Interviewer: "What system?"
Soldier: "The system of repressing the population there. Otherwise it wouldn't work, because the settlement in Hebron is an island in a huge Palestinian city. I mean, you have to use so much force to maintain the order there, that even if you bring 200 Buddhist monks, they would have to use violence to maintain order and prevent riots on a daily basis. So I told them: listen, if I won't be here, Jews will be murdered, and I don't want Jews to be murdered, so I'm here, and I, like, do it. And even the violence there, I told them, like: 'What should I break the silence about? Some slapping around? About beatings I saw? About stuff like that?' Like, I mean, I thought it was so obvious. They always say, 'So why didn't you report these things to the Military Police Criminal Investigation Division?’ Well, you don't call the transport ministry when traffic lights are working as they should. And that's the feeling, that violence is just a traffic light working as it should, and that's the system and you do what you have to do and..."
Interviewer: "What you're saying is that these 'slaps' are part of how the system works?"

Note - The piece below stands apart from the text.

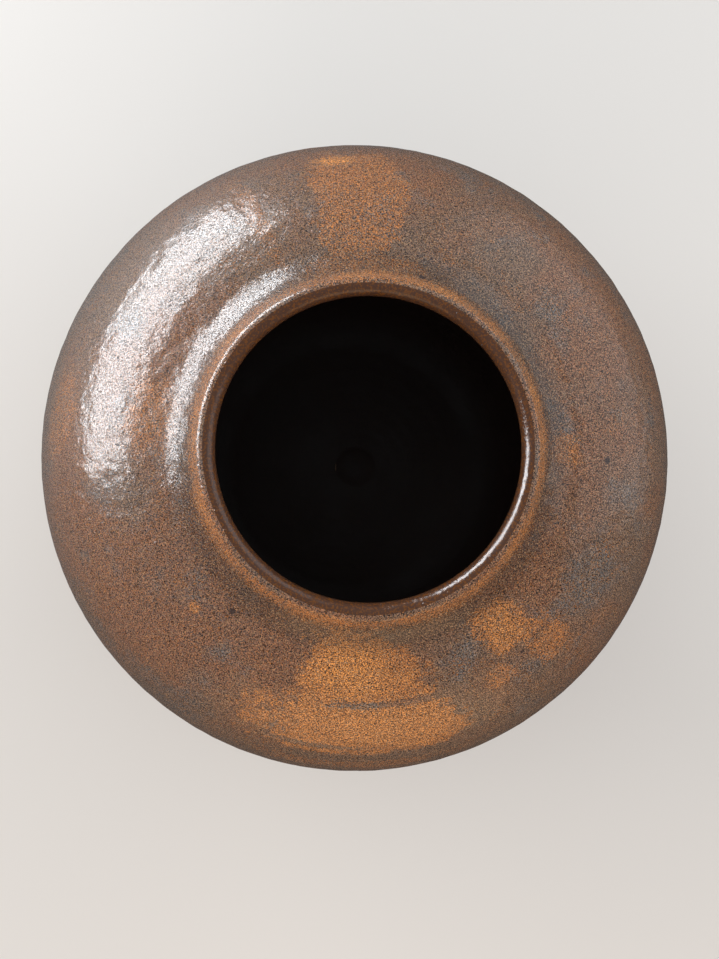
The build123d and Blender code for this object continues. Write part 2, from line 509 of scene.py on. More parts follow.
def turned(bench, vector, turn):
    """Carry a vector from the section's plane round the axis."""
    out, _, up = bench.parts(vector)
    x = bench.times(out, bench.math("COSINE", turn))
    y = bench.times(out, bench.math("SINE", turn))
    return bench.joined(x, y, up)


def wrapped_grid(bench, given, position):
    """Return a grid of rows by columns, wrapped round the axis with its seam and its poles welded."""
    sides = {"Vertices X": bench.plus(given["Columns"], 1.0), "Vertices Y": given["Rows"]}
    grid = bench.first("GeometryNodeMeshGrid", sides)
    index = bench.first("GeometryNodeInputIndex")
    row = bench.math("MODULO", index, given["Rows"])
    column = bench.math("FLOOR", bench.over(index, given["Rows"]))
    turn = bench.times(bench.over(column, given["Columns"]), radians(360))
    for name, data_type in CARRIED.items():
        value = along_section(bench, given, named(bench, name), data_type, row)
        inputs = {"Geometry": grid, "Name": name, "Value": value}
        grid = bench.first("GeometryNodeStoreNamedAttribute", inputs, data_type=data_type, domain="POINT")
    place = turned(bench, along_section(bench, given, position, "FLOAT_VECTOR", row), turn)
    grid = bench.first("GeometryNodeSetPosition", {"Geometry": grid, "Position": place})
    return bench.first("GeometryNodeMergeByDistance", {"Geometry": grid, "Distance": WELD})


def thrower_marks(bench, given, position, around):
    """Return the push along the normal: slow wobble, spiral rings and ripple, less the sink."""
    ring_waver = 2.0
    seeded = bench.vector_math("ADD", position, bench.joined(z=given["Seed"]))
    slow = bench.swing(seeded, given["Wobble Size"], 1.0, detail=1.0)
    fine = bench.swing(seeded, given["Ripple Size"], 1.0)
    phase = bench.times(bench.over(named(bench, "run"), given["Ring Spacing"]), radians(360))
    phase = bench.plus(phase, bench.times(around, -1.0), bench.times(slow, ring_waver))
    marks = bench.plus(
        bench.times(slow, given["Wobble Depth"]),
        bench.times(bench.math("SINE", phase), given["Ring Depth"]),
        bench.times(fine, given["Ripple Depth"]),
        bench.times(given["Sink"], -1.0),
    )
    push = bench.times(marks, named(bench, "give"))
    return bench.scaled(bench.first("GeometryNodeInputNormal"), push)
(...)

Soldier: "Yes, exactly. That's like the norm. It's shitty. It's all sorts of self-deception that keeps you going. It's ridiculous to put on 18-year-old kids the responsibility for what the guys in ties are doing in the Knesset and government ministries. At least, that's my opinion. That's what kept me together during my service in the territories. Later on, when I was released and I suddenly digested all I went through, only then did I understand how... I don't even know what to say about it. How it's a stain that won't be removed from this flag that I was so enthusiastic about, of Zionism and stateliness and, like, the homeland."
Interviewer: "That's a difficult moment."
Soldier: "Yes, it was very difficult. I had a few very difficult months. I can’t continue to cooperate with this abusive treatment of the Palestinian population for some anachronistic fantasy of a Jewish kingdom in Judea and Samaria. Like, that's not what I'm going to do with my life."